Educator confronts coral snake in McKelvey Park

HARLINGEN — Nothing quite invigorates one like being in the great outdoors and nearly stumbling over the most deadly snake in North America.

Gil Tello, a retired educator and administrator with the Harlingen Consolidated Independent School District, was hiking through McKelvey Park Saturday when he encountered one of the Valley’s most handsome — and most deadly — reptiles.

“I was walking in McKelvey Park and as I passed underneath the railroad bridge, I was walking back and I noticed a beautiful, beautifully-colored snake just slowly slithering across the path,” he recalled yesterday. “I thought it was going to pass, but no, it stopped.

“When I saw the red and yellow markings, I said, ‘whoa, this is a deadly one,” he added. “So I got maybe six feet away and it turned toward me, and it wasn’t moving, it wasn’t moving for anybody.”

The Texas coral snake is one of three U.S. coral snake species, called elapids. The others are the eastern coral snake found in Florida and the Southeast and the Arizona coral snake.

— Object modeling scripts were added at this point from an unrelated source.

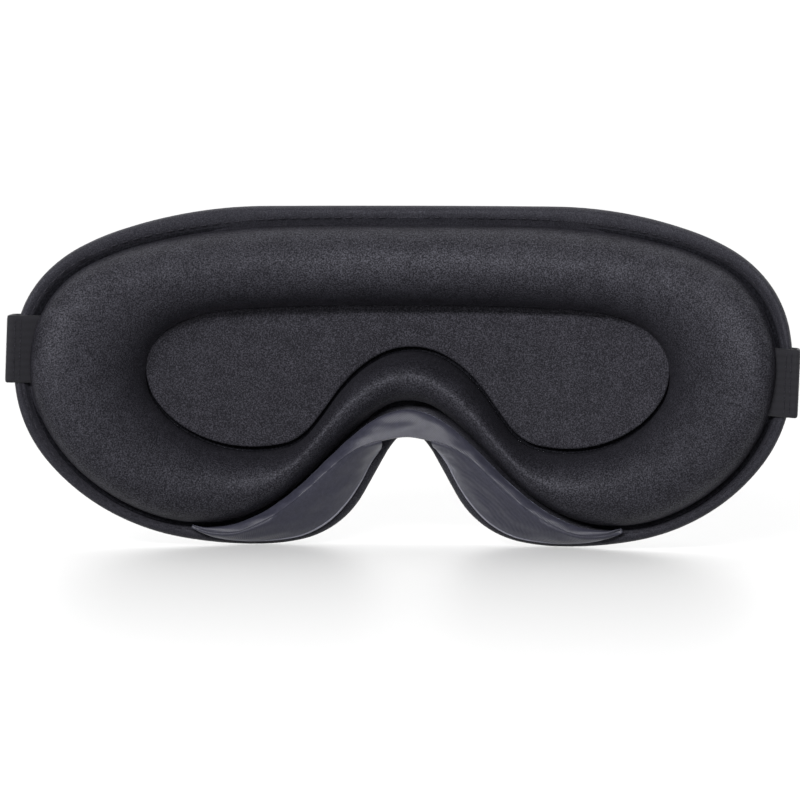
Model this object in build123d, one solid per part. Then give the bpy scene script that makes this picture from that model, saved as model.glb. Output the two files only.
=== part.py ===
from build123d import *
import math
import os

# Contoured sleep eye mask, in millimetres. +X is to the right as seen from the wearer's side, +Y is away
# from the wearer and +Z is up. The mask stands on its two lower lobes, and the origin is at the middle of
# the bottom of its bounding box.
#
# A moulded foam shell with fabric on its front carries a soft foam ring in a fabric cover, which rests on
# the face around the eyes. A thin panel lines the eye space. A satin flap along the nose notch has a wing
# on each side. The elastic strap is in two halves, sewn in under the cushion at the sides. Each half turns
# round the rim and lies on the front of the shell, folded back on itself. The ends carry hook and loop.

# The curved faces. A distance called `out` runs from the wrap surface towards the wearer.
WRAP_RADIUS = 215.0  # the surface that follows the face, about a vertical axis
DOME_RADIUS = 180.0  # the front of the shell, seen from above
DOME_HEIGHT = 12.0  # how far the front stands out from the wrap surface, in the middle
DOME_PROFILE = 154.7  # the front's radius seen from the side
DOME_MIDDLE = 52.0  # the height at which the front stands out most
RIM_OUT = 2.5  # the wearer's side of the rim
CREST_OUT = 15.0  # the top of the cushion ring
MIDDLE_SHIFT = 14.4  # brings the middle of the mask's depth to y = 0
PAST = 70.0  # a length along Y that runs past both faces of the mask
TALL = 200.0  # a height that runs past its top and bottom

# The layers.
FABRIC = 0.6
SHELL_FOAM = 3.4
PANEL_FOAM = 2.0
CAVITY_GAP = 1.6  # the groove between the panel's edge and the ring
SEAM_GAP = 0.1  # clearance from the front fabric's edge to the ring
RIM_ROUND = 1.3
CREST_ROUND = 4.2
COVER_LOFT = 2.4  # the cover with its wadding, over the top of the foam ring

# The elastic strap, in its own plane: u runs to the right along the strap and v is the same as y.
STRAP_WIDTH = 20.0
STRAP_THICK = 1.2
STRAP_HEIGHT = 56.0  # the strap's middle at x = 0
STRAP_SLOPE = 2.24  # degrees: the right end is sewn in lower than the left
TAIL_START = 106.0  # u of the end that is sewn in under the cushion
RIM_SIDE = 116.4  # u of the two folds at the rim
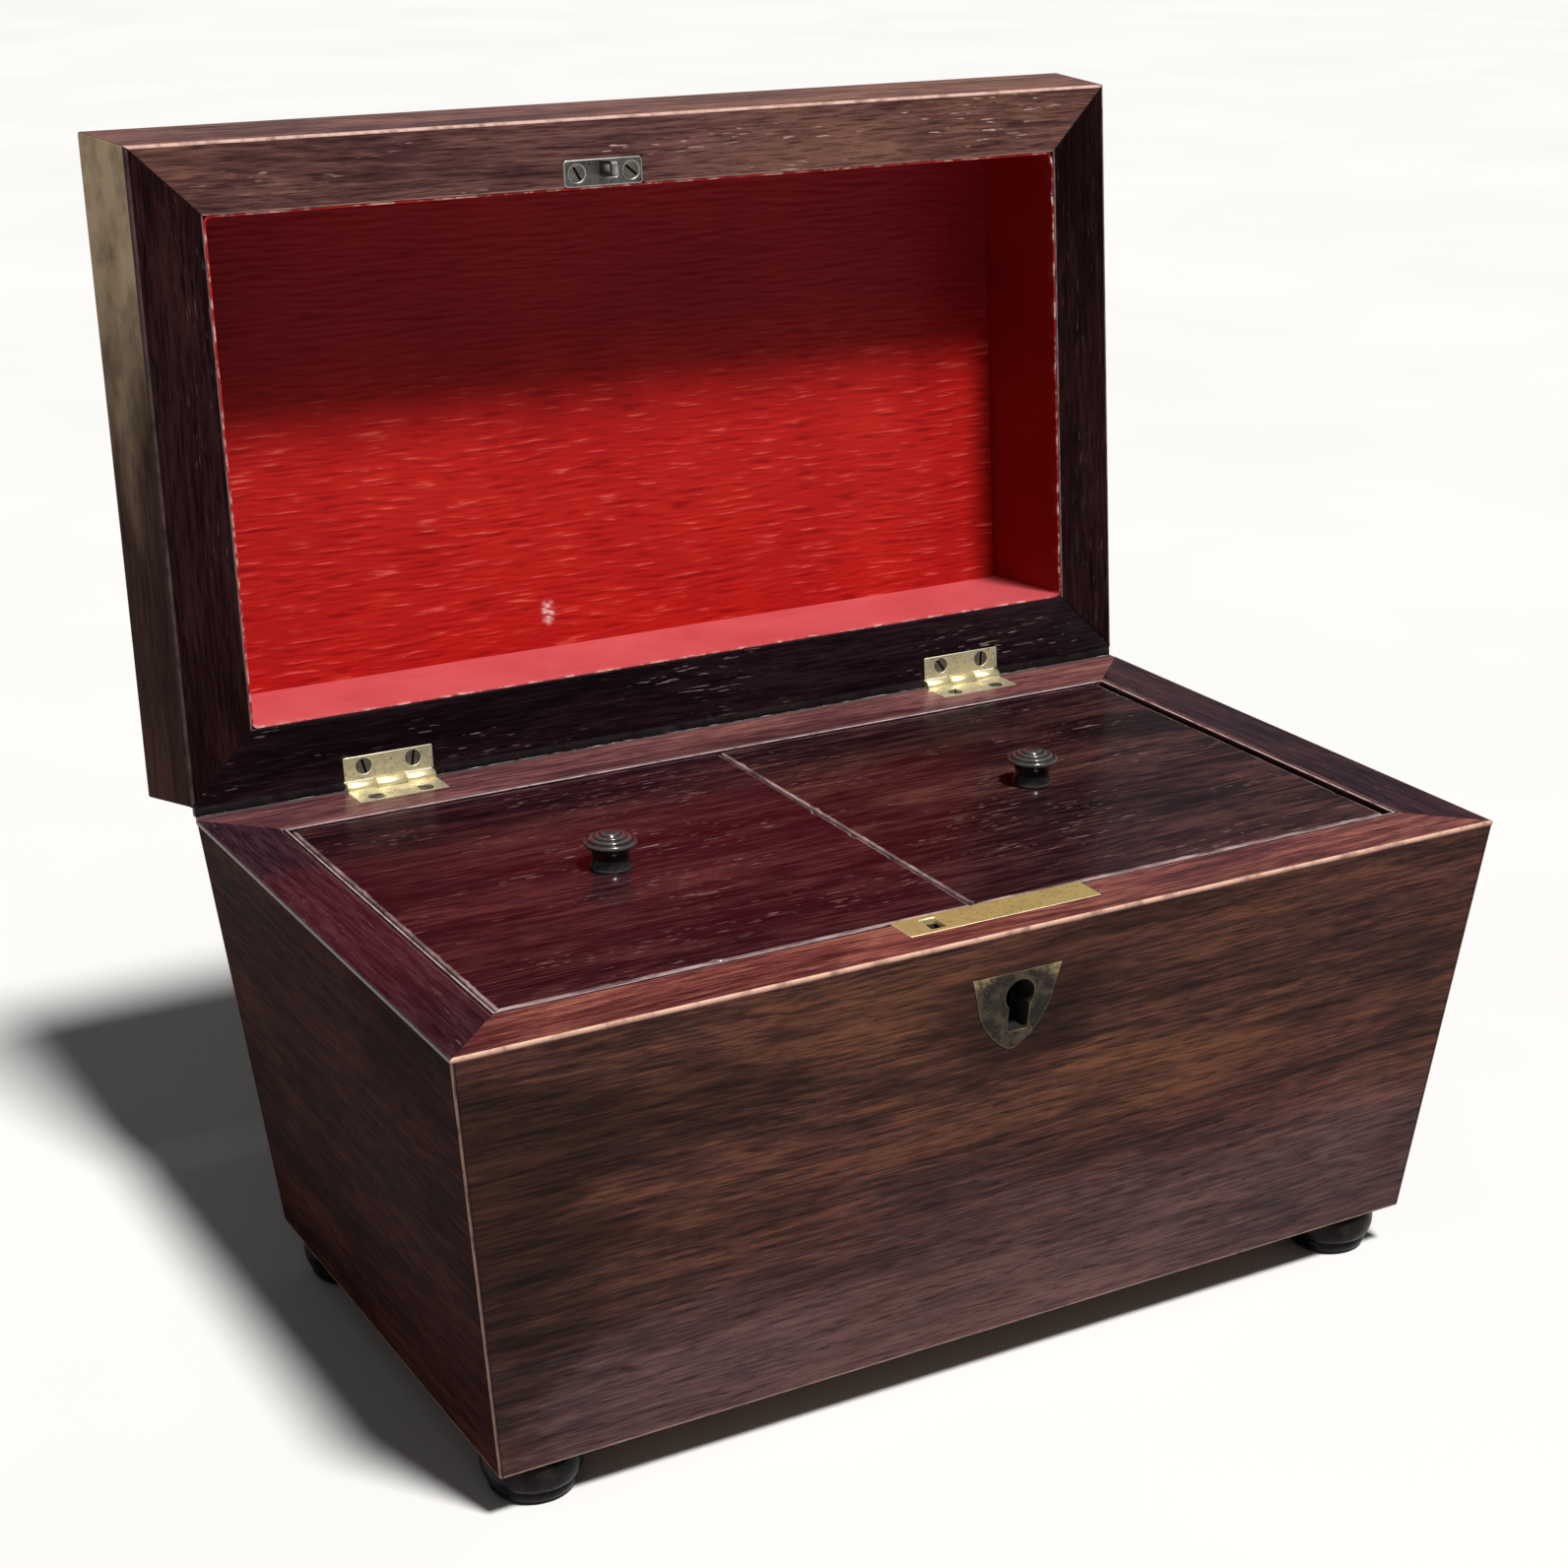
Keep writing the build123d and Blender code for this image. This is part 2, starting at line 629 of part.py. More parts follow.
LID_SCREW_SEATS = [
    lid_seat(x + spread, LID_SCREW_Y)
    for x in HINGES.values()
    for spread in (-HINGE_SCREW_SPREAD, HINGE_SCREW_SPREAD)
]
KEEPER_SCREW_SEATS = [lid_seat(x, sum(KEEPER_Y) / 2) for x in KEEPER_SCREW_X]

for side, x in HINGES.items():
    with BuildPart() as body_leaf:
        add(hinge_leaf(level(RIM_Z - VENEER), x, BODY_LEAF_Y, (0, 2), PIN_RADIUS))
        for seat in BODY_SCREW_SEATS:
            add(screw(seat, slotted=False), mode=Mode.SUBTRACT)
    write(body_leaf.part, f"hinge_{side}_body_leaf")

    with BuildPart() as lid_leaf:
        bore = PIN_RADIUS + PIN_CLEARANCE
        add(hinge_leaf(lid_level(LID_GAP), x, LID_LEAF_Y, (1,), bore))
        for seat in LID_SCREW_SEATS:
            add(screw(seat, slotted=False), mode=Mode.SUBTRACT)
    write(lid_leaf.part, f"hinge_{side}_lid_leaf")

with BuildPart() as hinge_pins:
    for x in HINGES.values():
        add(barrel((x - HINGE_LENGTH / 2, x + HINGE_LENGTH / 2), PIN_RADIUS))
write(hinge_pins.part, "hinge_pins")

for name, seats in {
    "hinge_body_screws": BODY_SCREW_SEATS,
    "hinge_lid_screws": LID_SCREW_SEATS,
    "keeper_screws": KEEPER_SCREW_SEATS,
}.items():
    with BuildPart() as screws:
        for seat in seats:
            add(screw(seat))
    write(screws.part, name)

# ---------------------------------------------------------------- lid

LID_TOP_BOARD_H = LID_HOLLOW + PAPER
LID_TOP_VENEER_H = LID_HEIGHT - LID_TOP_VENEER

lid_board_stages = [
    (VENEER, VENEER - flare(VENEER), LID_WALL),
    (LID_BAND, VENEER - flare(LID_BAND), LID_WALL),
    (LID_TOP_BOARD_H, VENEER + roof(LID_TOP_BOARD_H), LID_WALL),
]
lid_veneer_stages = [(h, -flare(h), VENEER - flare(h)) for h in (VENEER, LID_BAND)]
lid_rim_stages = [(LID_GAP, 0, LID_WALL), (VENEER, -flare(VENEER), LID_WALL)]

for side in SIDES:
    with BuildPart() as lid_board:
        add(mitred_side(side, lid_level, lid_board_stages))
        seats = {"front": KEEPER_SCREW_SEATS, "back": LID_SCREW_SEATS}.get(side, [])
        for seat in seats:
            add(screw(seat, slotted=False), mode=Mode.SUBTRACT)
    write(lid_board.part, f"lid_{side}_board")

    write(mitred_side(side, lid_level, lid_veneer_stages), f"lid_{side}_veneer")

    with BuildPart() as lid_rim:
        add(mitred_side(side, lid_level, lid_rim_stages))
        if side == "front":
            add(block(lid_level(0), KEEPER_X, KEEPER_Y, 2 * VENEER), mode=Mode.SUBTRACT)
        if side == "back":
            for x in HINGES.values():
                leaf_x = (x - HINGE_LENGTH / 2, x + HINGE_LENGTH / 2)
                mortise = block(lid_level(0), leaf_x, (LID_LEAF_Y, DEPTH), 2 * VENEER)
                add(mortise, mode=Mode.SUBTRACT)
            for span in LIP_SPANS:
                lip_top = LID_GAP + LIP_HEIGHT
                with BuildSketch(lid_section(span[0])):
                    Polygon(
                        (DEPTH / 2, LID_GAP),
                        (DEPTH / 2 + flare(VENEER), VENEER),
                        (DEPTH / 2 + flare(lip_top), lip_top),
                        (DEPTH / 2 + LID_LIP, lip_top),
                        (DEPTH / 2 + LID_LIP, LID_GAP),
                    )
                extrude(amount=span[1] - span[0])
    write(lid_rim.part, f"lid_rim_{side}")

roof_inset = roof(LID_TOP_VENEER_H)
roof_stages = [
    (LID_BAND, roof(LID_BAND), VENEER + roof(LID_BAND)),
    (LID_TOP_VENEER_H, roof_inset, VENEER + roof_inset),
]
lid_roof_veneers = [mitred_side(side, lid_level, roof_stages).solid() for side in SIDES]
write(Compound(children=lid_roof_veneers), "lid_roof_veneers")

write(
    tapered_slab(
        lid_level,
        [
            (LID_TOP_BOARD_H, VENEER + roof(LID_TOP_BOARD_H)),
            (LID_TOP_VENEER_H, VENEER + roof(LID_TOP_VENEER_H)),
        ],
    ),
    "lid_top_board",
)
write(
    tapered_slab(
        lid_level, [(LID_TOP_VENEER_H, roof(LID_TOP_VENEER_H)), (LID_HEIGHT, LID_TOP_INSET)]
    ),
    "lid_top_veneer",
)

LINING_X = (LID_WALL - WIDTH / 2, WIDTH / 2 - LID_WALL)
LINING_Y = (LID_WALL - DEPTH / 2, DEPTH / 2 - LID_WALL)

write(block(lid_level(LID_HOLLOW), LINING_X, LINING_Y, PAPER), "lid_lining_panel")

with BuildPart() as lid_lining_sides:
    add(block(lid_level(LID_GAP), LINING_X, LINING_Y, LID_HOLLOW - LID_GAP))
    inside_x = (LINING_X[0] + PAPER, LINING_X[1] - PAPER)
    inside_y = (LINING_Y[0] + PAPER, LINING_Y[1] - PAPER)
    add(block(lid_level(0), inside_x, inside_y, LID_HOLLOW), mode=Mode.SUBTRACT)
write(lid_lining_sides.part, "lid_lining_sides")

with BuildPart() as keeper:
    add(block(lid_level(LID_GAP), KEEPER_X, KEEPER_Y, VENEER - LID_GAP))
    add(block(lid_level(-STAPLE_LENGTH), STAPLE_X, STAPLE_Y, STAPLE_LENGTH + VENEER))
    staple_y = sum(STAPLE_Y) / 2
    hole_y = (staple_y - STAPLE_HOLE_HALF, staple_y + STAPLE_HOLE_HALF)
    hole_x = (STAPLE_X[0] - 1, STAPLE_X[1] + 1)
    hole = block(
        lid_level(STAPLE_HOLE_H[0]), hole_x, hole_y, STAPLE_HOLE_H[1] - STAPLE_HOLE_H[0]
    )
    add(hole, mode=Mode.SUBTRACT)
    for seat in KEEPER_SCREW_SEATS:
        add(screw(seat, slotted=False), mode=Mode.SUBTRACT)
write(keeper.part, "keeper")
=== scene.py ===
"""Looks for the rosewood tea caddy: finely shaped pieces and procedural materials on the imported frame."""

from math import asin, atan2, cos, hypot, pi, radians, sin

import bmesh
import bpy
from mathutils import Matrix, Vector, noise
from mathutils.geometry import tessellate_polygon

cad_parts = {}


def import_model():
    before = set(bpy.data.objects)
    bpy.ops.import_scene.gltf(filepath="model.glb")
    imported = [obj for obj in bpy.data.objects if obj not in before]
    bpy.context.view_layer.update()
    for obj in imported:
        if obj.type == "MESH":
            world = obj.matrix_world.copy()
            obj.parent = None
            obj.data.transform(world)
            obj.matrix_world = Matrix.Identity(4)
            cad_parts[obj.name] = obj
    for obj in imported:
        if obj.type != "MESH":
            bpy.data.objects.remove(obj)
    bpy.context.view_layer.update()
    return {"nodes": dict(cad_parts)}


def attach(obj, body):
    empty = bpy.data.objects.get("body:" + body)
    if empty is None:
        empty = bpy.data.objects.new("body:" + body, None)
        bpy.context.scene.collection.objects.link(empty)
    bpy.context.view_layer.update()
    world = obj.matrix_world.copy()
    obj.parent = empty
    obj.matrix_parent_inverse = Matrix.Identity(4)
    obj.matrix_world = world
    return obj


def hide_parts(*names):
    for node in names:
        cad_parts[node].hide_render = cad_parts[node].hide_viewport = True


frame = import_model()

scene = bpy.context.scene
nodes = frame["nodes"]

# ---------------------------------------------------------------- sizes, in millimetres

MM = 0.001
WIDTH, DEPTH = 240.0, 138.6
RIM_Z, FOOT_HEIGHT = 104.0, 10.0
LEAN, BODY_HEIGHT = 10.0, 94.0
RIM_WIDTH, BEAD_WIDTH = 14.0, 1.2
VENEER = 1.0
LEDGE_Z = 97.7
HINGE_Y = 71.4
HINGE_X = (-75.0, 75.0)
HINGE_LENGTH, BARREL = 21.0, 1.5
BODY_LEAF_Y, BODY_SCREW_Y = 62.2, 65.0
LID_LEAF_Y, LID_SCREW_Y = 64.2, 66.6
SCREW_SPREAD = 5.8
LOCK_PLATE = (-21.6, 23.2, -62.3, -54.1)
KEEPER = (-23.6, -4.4, -60.4, -54.4)
KEYHOLE_X, SHIELD_X = 0.3, -0.7
SEAT_GAP = 0.05
OPEN = radians(94.5)
LID_WALL, LID_BAND, LID_HOLLOW, LID_HEIGHT = 14.9, 24.0, 30.5, 36.8
LID_TOP_INSET, LID_TOP_VENEER = 17.6, 0.8
FACE_ANGLE = atan2(LEAN, BODY_HEIGHT)
SIDES = ("front", "right", "back", "left")
LONG = ("front", "back")


def world(x, y, z):
    """A point of the body, from millimetres."""
    return Vector((x * MM, y * MM, z * MM))


def lid(x, y, h):
    """A point given in the closed lid's coordinates, where the open lid has it."""
    dy = y - HINGE_Y
    return world(x, HINGE_Y + dy * cos(OPEN) + h * sin(OPEN), RIM_Z - dy * sin(OPEN) + h * cos(OPEN))


def front_face(x, v, out):
    """A point on the leaning front, v down from the rim and out from the face."""
    y = -DEPTH / 2 + v * sin(FACE_ANGLE) - out * cos(FACE_ANGLE)
    return world(x, y, RIM_Z - v * cos(FACE_ANGLE) - out * sin(FACE_ANGLE))


def on_rim(x, y, h):
    """A point h above the body's rim."""
    return world(x, y, RIM_Z + h)


def on_lid_edge(x, y, h):
    """A point h out from the lid's rim."""
    return lid(x, y, -h)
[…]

The secretive coral snake is not, as some insist, a rear-fanged snake. Its fangs are shorter than those of pit vipers such as rattlesnakes and they do not rotate on a movable maxillary bone like the fangs of pit vipers.

These physical traits mean coral snakes do not inject venom as effectively as pit vipers, even though their venom is more potent.

The only fatality from a coral snake bite in the past 50 years occurred in 2006 when Inocenio Hernandez-Hernandez, 29, of Bonita Springs, Florida, was bitten after he and a friend tried to kill the snake. After the bite, Hernandez did not seek medical attention.

Coral snakes in Texas may be far more widespread than people think. The species is so secretive and below the radar, they could be far more populous in the Valley.

At Hugh Ramsey Nature Park, for example, city officials have posted signs which read: “This park is part of the Arroyo Colorado wildlife corridor. As such, please be aware of all animals, including snakes, javelina, coyotes and bobcats in this park. They may appear to be tame, but they are wild animals and should be treated as such.”

Now we know, one coral snake is most assuredly living in McKelvey Park.

“I know there are a lot of kids and families that use the park for walking, so heads up if you’re there,” Tello said. “If you see something like that, get away from it. They want to be left alone.”

Tello said as he viewed the reptile, he recalled his early education in identifying snakes.

“I hope everybody knows the little rhyme we learned growing up: Red and yellow kills a fellow, red and black is a friend of Jack,” he said.

Tello said he hesitated just like the coral snake, but managed to snap a photo of the reptile before it packed things up and slipped into the grass next to the Arroyo Colorado.

“And then it went on its merry way,” he said.